Move on tiptoe. If you can't take the pain of being in stocks anymore, then get out -- an inch at a time. Set up an automatic withdrawal plan with your mutual fund or brokerage account, selling a fixed dollar amount each month for, say, the next five years. Take comfort from the fact that you can stop it, decrease it or raise it at any time. Tiptoeing your way out is a move that's easy and cheap to change. Bailing out of the market in one fell swoop, however, is a step that's difficult and expensive to reverse. Besides the commissions you can face, there's a high psychological cost to the regret you may later incur from any impetuous action.

Sell stocks to erase debts.

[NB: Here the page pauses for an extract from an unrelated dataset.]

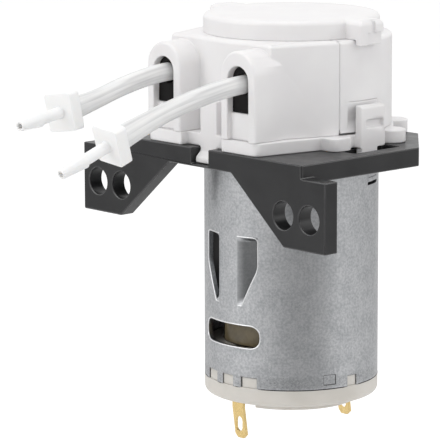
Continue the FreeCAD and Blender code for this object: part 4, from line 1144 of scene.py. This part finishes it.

If you do move money out of the stock market, think first about what you should do with the proceeds. One of the smartest possible uses for the money: getting rid of your credit-card debt. With the interest rates on credit-card balances averaging 10% to 13%, this move gives you what New York City financial planner Gary Schatsky calls "an exceptionally high, guaranteed rate of return." According to the Federal Reserve Board, the median credit-card balance, among families that carry one, is $3,000. The median holding in stocks and mutual funds, on the other hand, was $73,000 in 2007. Let's assume that the value of those investments has since fallen by half, to $37,000. Then selling just 10% of their portfolio of stocks and funds would not only make many families feel better; it could get them out of credit-card debt. (With today's low mortgage rates, credit cards are the liability to attack first.)

Smarten up your cash. Designate the cash part of your portfolio as the "risk-free bucket." That way, you can know that at least one portion of your money will be absolutely safe. Allan Roth, a financial planner with WealthLogic LLC in Colorado Springs, Colo., points out that with inflation approaching zero, five-year certificates of deposits yielding up to 4.5% offer "a very high real return." (You can start your search for them at bankdeals.blogspot.com.) Make sure that the bank or credit union offering the CD is backed by the Federal Deposit Insurance Corp. or the National Credit Union Administration; double-check at www.fdic.gov or www.ncua.gov. Many investors don't realize that the FDIC and NCUA will insure an IRA separately for up to $250,000 if it is invested in a deposit account like a CD. Putting a high-yielding CD in a retirement vehicle is tax-smart, to boot.